_WHAT YOU WILL DO_
Within the material below, transcribe exactly the lines from the one holding "const plain = PLAIN_POINTS.find((point)" through the one holding "bpy.context.scene.collection.objects.link(empty)", keeping both ends and skipping the rest.

_SUPPLIED DATA_
## begin
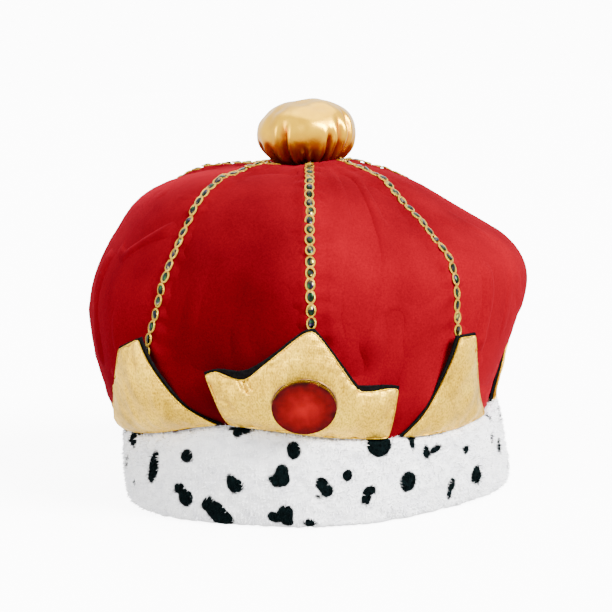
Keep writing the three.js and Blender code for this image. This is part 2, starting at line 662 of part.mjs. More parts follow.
const frontPair = pointPair("front", frontGrid(0), frontGrid(BACK_BORDER));
hat.add(...frontPair, stone(frontPair[0]));
PLAIN_POINTS.forEach((point) => {
  hat.add(...pointPair(point.name, plainGrid(point, 0), plainGrid(point, BACK_BORDER)));
});
SEAMS.forEach((seam, index) => {
  const plain = PLAIN_POINTS.find((point) => point.name === seam.name);
  const height = plain ? POINT_HEIGHT * plain.height : FRONT_HEIGHT;
  hat.add(braid(seam, index, CUFF_HEIGHT + height));
});
hat.add(goldBall());

export default hat;
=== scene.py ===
# A costume king's crown hat of red velvet, white plush and gold cloth, standing on its cuff.
# Metres, +Z up, front towards -Y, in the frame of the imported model. Azimuths are degrees round
# the hat, 0 at the front and 90 at +X.
import math

import bmesh
import bpy
import numpy as np
from mathutils import Matrix, Vector, kdtree
from mathutils.bvhtree import BVHTree


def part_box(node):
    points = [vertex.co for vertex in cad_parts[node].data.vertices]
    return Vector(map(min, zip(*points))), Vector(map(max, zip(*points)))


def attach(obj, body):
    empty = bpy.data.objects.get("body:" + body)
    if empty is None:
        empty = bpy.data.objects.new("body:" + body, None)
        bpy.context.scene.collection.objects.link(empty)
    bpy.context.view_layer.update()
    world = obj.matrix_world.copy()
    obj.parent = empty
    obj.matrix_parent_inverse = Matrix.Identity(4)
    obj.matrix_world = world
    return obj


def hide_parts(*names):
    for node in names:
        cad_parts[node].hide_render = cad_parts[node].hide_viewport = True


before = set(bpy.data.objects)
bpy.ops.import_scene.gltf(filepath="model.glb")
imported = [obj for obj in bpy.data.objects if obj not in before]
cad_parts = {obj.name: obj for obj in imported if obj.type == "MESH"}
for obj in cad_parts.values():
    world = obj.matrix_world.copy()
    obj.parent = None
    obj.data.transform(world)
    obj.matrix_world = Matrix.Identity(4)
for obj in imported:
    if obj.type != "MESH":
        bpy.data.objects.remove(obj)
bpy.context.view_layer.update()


# The velvet crown: eight gores of dark red cotton velvet sewn into one slack shell. The shell is
# the frame's own form, rounded, then blown and slackened as cloth between its seams, which stay
# put. It is puckered a little where the braids are sewn on, and creased as it hangs.
MERGE_DISTANCE = 0.00002
PAIRING_ANGLE = math.radians(60)
WAVES_ADDED = 9
CROWN_MIDDLE_HEIGHT = 0.095
HEM_DEPTH = 0.02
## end
_RIGHT ANSWER_
  const plain = PLAIN_POINTS.find((point) => point.name === seam.name);
  const height = plain ? POINT_HEIGHT * plain.height : FRONT_HEIGHT;
  hat.add(braid(seam, index, CUFF_HEIGHT + height));
});
hat.add(goldBall());

export default hat;
=== scene.py ===
# A costume king's crown hat of red velvet, white plush and gold cloth, standing on its cuff.
# Metres, +Z up, front towards -Y, in the frame of the imported model. Azimuths are degrees round
# the hat, 0 at the front and 90 at +X.
import math

import bmesh
import bpy
import numpy as np
from mathutils import Matrix, Vector, kdtree
from mathutils.bvhtree import BVHTree


def part_box(node):
    points = [vertex.co for vertex in cad_parts[node].data.vertices]
    return Vector(map(min, zip(*points))), Vector(map(max, zip(*points)))


def attach(obj, body):
    empty = bpy.data.objects.get("body:" + body)
    if empty is None:
        empty = bpy.data.objects.new("body:" + body, None)
        bpy.context.scene.collection.objects.link(empty)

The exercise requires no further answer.